• _Job_:
Assemble all lines in which the string "materials" appears.

• _Material provided_:
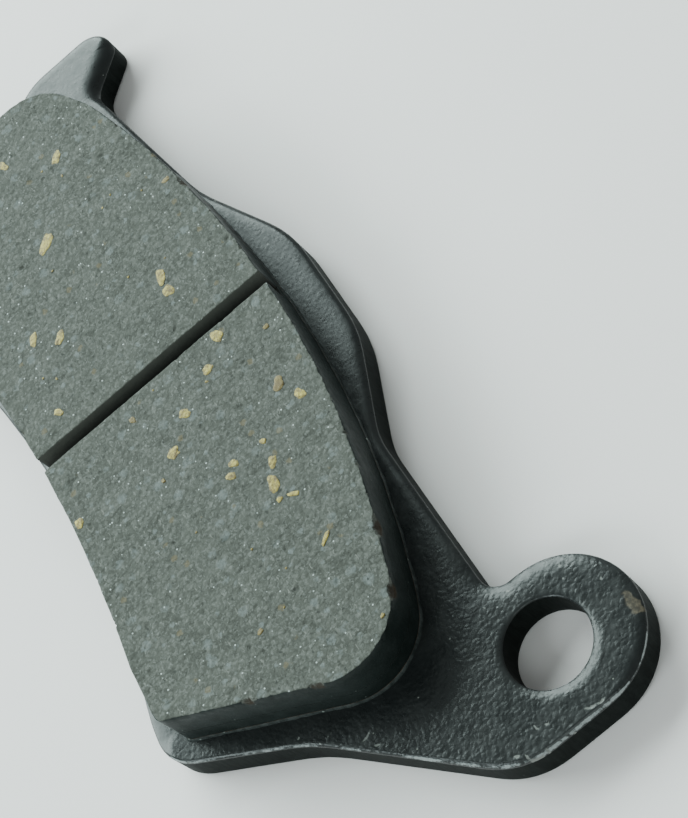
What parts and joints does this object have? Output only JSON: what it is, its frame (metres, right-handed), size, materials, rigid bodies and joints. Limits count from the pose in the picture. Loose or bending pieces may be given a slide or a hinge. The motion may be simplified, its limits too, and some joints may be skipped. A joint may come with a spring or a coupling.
{
  "type": "brake pad",
  "caption": "flat disc brake pad with a pin lug at one end, a hook at the other and a slotted friction block bonded to a stamped steel plate",
  "frame": {"origin": "centre of the bounding box in plan, on the plate's back face", "axes": "+X along the pad towards the pin lug, +Y away from the disc's axis, +Z out of the friction face"},
  "size_m": [0.098, 0.0416, 0.0092],
  "materials": {
    "powder_coat": "satin",
    "adhesive": "satin",
    "underlayer": "matte",
    "friction_compound": "matte"
  },
  "bodies": {
    "root": {"backing_plate": "powder_coat", "adhesive_film": "adhesive", "underlayer": "underlayer", "friction_block_pin_side": "friction_compound", "friction_block_hook_side": "friction_compound"}
  },
  "joints": []
}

• _Result below_:
What parts and joints does this object have? Output only JSON: what it is, its frame (metres, right-handed), size, materials, rigid bodies and joints. Limits count from the pose in the picture. Loose or bending pieces may be given a slide or a hinge. The motion may be simplified, its limits too, and some joints may be skipped. A joint may come with a spring or a coupling.
  "materials": {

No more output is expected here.